## BEGIN Given data

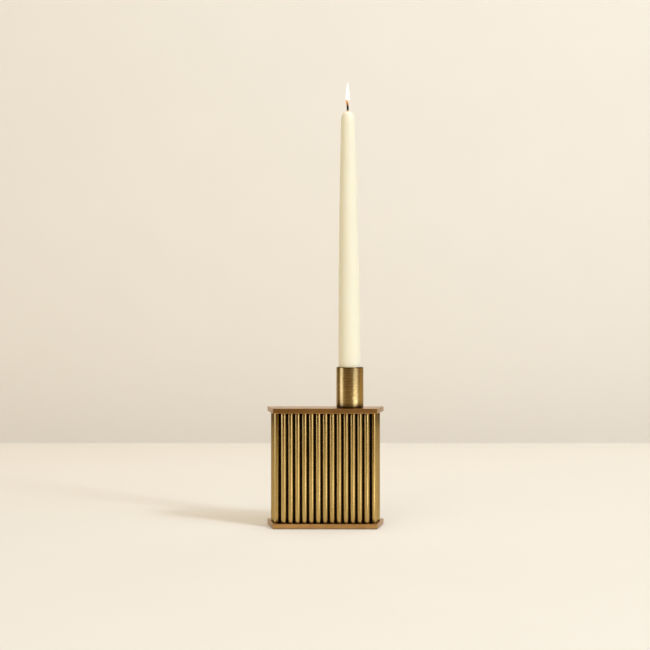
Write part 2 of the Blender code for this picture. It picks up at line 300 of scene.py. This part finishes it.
def height_value(tree, source="Object"):
    """Height in metres in the piece's own frame, or as a share of its box from Generated."""
    coordinate = tree.nodes.new("ShaderNodeTexCoord")
    split = tree.nodes.new("ShaderNodeSeparateXYZ")
    tree.links.new(coordinate.outputs[source], split.inputs["Vector"])
    return split.outputs["Z"]


def ranged(tree, value, from_low, from_high, to_low, to_high):
    node = tree.nodes.new("ShaderNodeMapRange")
    node.inputs["From Min"].default_value = from_low
    node.inputs["From Max"].default_value = from_high
    node.inputs["To Min"].default_value = to_low
    node.inputs["To Max"].default_value = to_high
    tree.links.new(value, node.inputs["Value"])
    return node.outputs["Result"]


def mixed(tree, factor, colour_a, colour_b):
    node = tree.nodes.new("ShaderNodeMix")
    node.data_type = "RGBA"
    for socket, colour in ((node.inputs[6], colour_a), (node.inputs[7], colour_b)):
        if isinstance(colour, tuple):
            socket.default_value = (*colour, 1.0)
        else:
            tree.links.new(colour, socket)
    tree.links.new(factor, node.inputs["Factor"])
    return node.outputs[2]


def ramped(tree, value, stops):
    """A colour that follows a value: (position, colour) stops, lowest first."""
    ramp = tree.nodes.new("ShaderNodeValToRGB")
    elements = ramp.color_ramp.elements
    while len(elements) < len(stops):
        elements.new(0.5)
    for element, (position, colour) in zip(elements, stops):
        element.position = position
        element.color = (*colour, 1.0)
    tree.links.new(value, ramp.inputs["Fac"])
    return ramp.outputs["Color"]


def mixed_shaders(tree, factor, shader_a, shader_b):
    node = tree.nodes.new("ShaderNodeMixShader")
    tree.links.new(factor, node.inputs["Fac"])
    tree.links.new(shader_a, node.inputs[1])
    tree.links.new(shader_b, node.inputs[2])
    return node.outputs["Shader"]


def bumped(tree, height, strength, distance):
    node = tree.nodes.new("ShaderNodeBump")
    node.inputs["Strength"].default_value = strength
    node.inputs["Distance"].default_value = distance
    tree.links.new(height, node.inputs["Height"])
    return node.outputs["Normal"]


# ---------------------------------------------------------------- materials


def slant_painted_shade(tree, colour, depth):
    """Painted shade: the colour darkens where the surface is seen at a slant, which dims the reflections
    on the flanks.
    """
    slant = tree.nodes.new("ShaderNodeLayerWeight")
    slant.inputs["Blend"].default_value = 0.5
    factor = ranged(tree, slant.outputs["Facing"], 0.25, 0.8, 0.0, depth)
    return mixed(tree, factor, colour, PAINTED_SHADE_BROWN)


def painted_shade_by_height(tree, colour, start, end, depth):
    """Painted shade: the colour turns darker and browner from one height to another."""
    factor = ranged(tree, height_value(tree), start, end, 0.0, depth)
    return mixed(tree, factor, colour, PAINTED_SHADE_BROWN)


def tarnish_and_painted_shade(tree, colour, reach, open_share):
    """Darkens where a surface is hemmed in by its neighbours, out to a distance: tarnish in the corners,
    and painted shade where the neighbours shade it.
    """
    corners = tree.nodes.new("ShaderNodeAmbientOcclusion")
    corners.samples = 8
    corners.inputs["Distance"].default_value = reach
    clean_and_unshaded = ranged(tree, corners.outputs["AO"], 0.25, open_share, 0.0, 1.0)
    return mixed(tree, clean_and_unshaded, TARNISH_AND_SHADE, colour)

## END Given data

| What you need to do |
Take the material above and return all of it exactly.

| Solution to this problem |
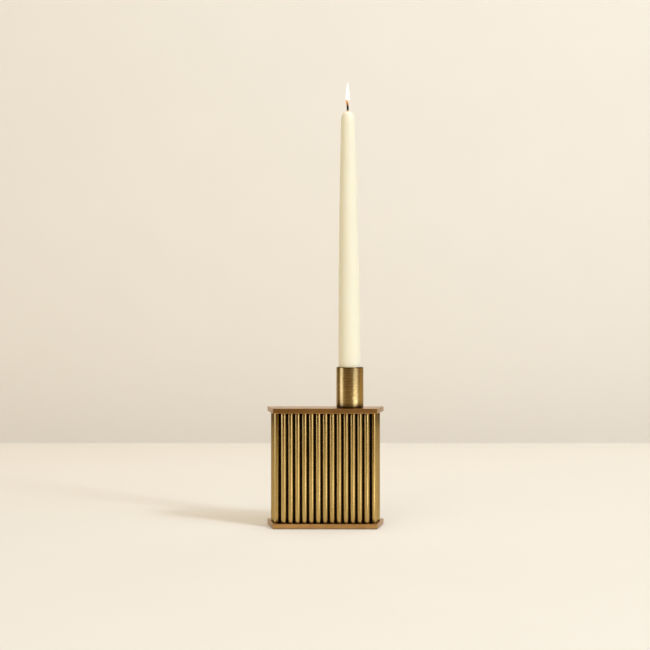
Write part 2 of the Blender code for this picture. It picks up at line 300 of scene.py. This part finishes it.
def height_value(tree, source="Object"):
    """Height in metres in the piece's own frame, or as a share of its box from Generated."""
    coordinate = tree.nodes.new("ShaderNodeTexCoord")
    split = tree.nodes.new("ShaderNodeSeparateXYZ")
    tree.links.new(coordinate.outputs[source], split.inputs["Vector"])
    return split.outputs["Z"]


def ranged(tree, value, from_low, from_high, to_low, to_high):
    node = tree.nodes.new("ShaderNodeMapRange")
    node.inputs["From Min"].default_value = from_low
    node.inputs["From Max"].default_value = from_high
    node.inputs["To Min"].default_value = to_low
    node.inputs["To Max"].default_value = to_high
    tree.links.new(value, node.inputs["Value"])
    return node.outputs["Result"]


def mixed(tree, factor, colour_a, colour_b):
    node = tree.nodes.new("ShaderNodeMix")
    node.data_type = "RGBA"
    for socket, colour in ((node.inputs[6], colour_a), (node.inputs[7], colour_b)):
        if isinstance(colour, tuple):
            socket.default_value = (*colour, 1.0)
        else:
            tree.links.new(colour, socket)
    tree.links.new(factor, node.inputs["Factor"])
    return node.outputs[2]


def ramped(tree, value, stops):
    """A colour that follows a value: (position, colour) stops, lowest first."""
    ramp = tree.nodes.new("ShaderNodeValToRGB")
    elements = ramp.color_ramp.elements
    while len(elements) < len(stops):
        elements.new(0.5)
    for element, (position, colour) in zip(elements, stops):
        element.position = position
        element.color = (*colour, 1.0)
    tree.links.new(value, ramp.inputs["Fac"])
    return ramp.outputs["Color"]


def mixed_shaders(tree, factor, shader_a, shader_b):
    node = tree.nodes.new("ShaderNodeMixShader")
    tree.links.new(factor, node.inputs["Fac"])
    tree.links.new(shader_a, node.inputs[1])
    tree.links.new(shader_b, node.inputs[2])
    return node.outputs["Shader"]


def bumped(tree, height, strength, distance):
    node = tree.nodes.new("ShaderNodeBump")
    node.inputs["Strength"].default_value = strength
    node.inputs["Distance"].default_value = distance
    tree.links.new(height, node.inputs["Height"])
    return node.outputs["Normal"]


# ---------------------------------------------------------------- materials


def slant_painted_shade(tree, colour, depth):
    """Painted shade: the colour darkens where the surface is seen at a slant, which dims the reflections
    on the flanks.
    """
    slant = tree.nodes.new("ShaderNodeLayerWeight")
    slant.inputs["Blend"].default_value = 0.5
    factor = ranged(tree, slant.outputs["Facing"], 0.25, 0.8, 0.0, depth)
    return mixed(tree, factor, colour, PAINTED_SHADE_BROWN)


def painted_shade_by_height(tree, colour, start, end, depth):
    """Painted shade: the colour turns darker and browner from one height to another."""
    factor = ranged(tree, height_value(tree), start, end, 0.0, depth)
    return mixed(tree, factor, colour, PAINTED_SHADE_BROWN)


def tarnish_and_painted_shade(tree, colour, reach, open_share):
    """Darkens where a surface is hemmed in by its neighbours, out to a distance: tarnish in the corners,
    and painted shade where the neighbours shade it.
    """
    corners = tree.nodes.new("ShaderNodeAmbientOcclusion")
    corners.samples = 8
    corners.inputs["Distance"].default_value = reach
    clean_and_unshaded = ranged(tree, corners.outputs["AO"], 0.25, open_share, 0.0, 1.0)
    return mixed(tree, clean_and_unshaded, TARNISH_AND_SHADE, colour)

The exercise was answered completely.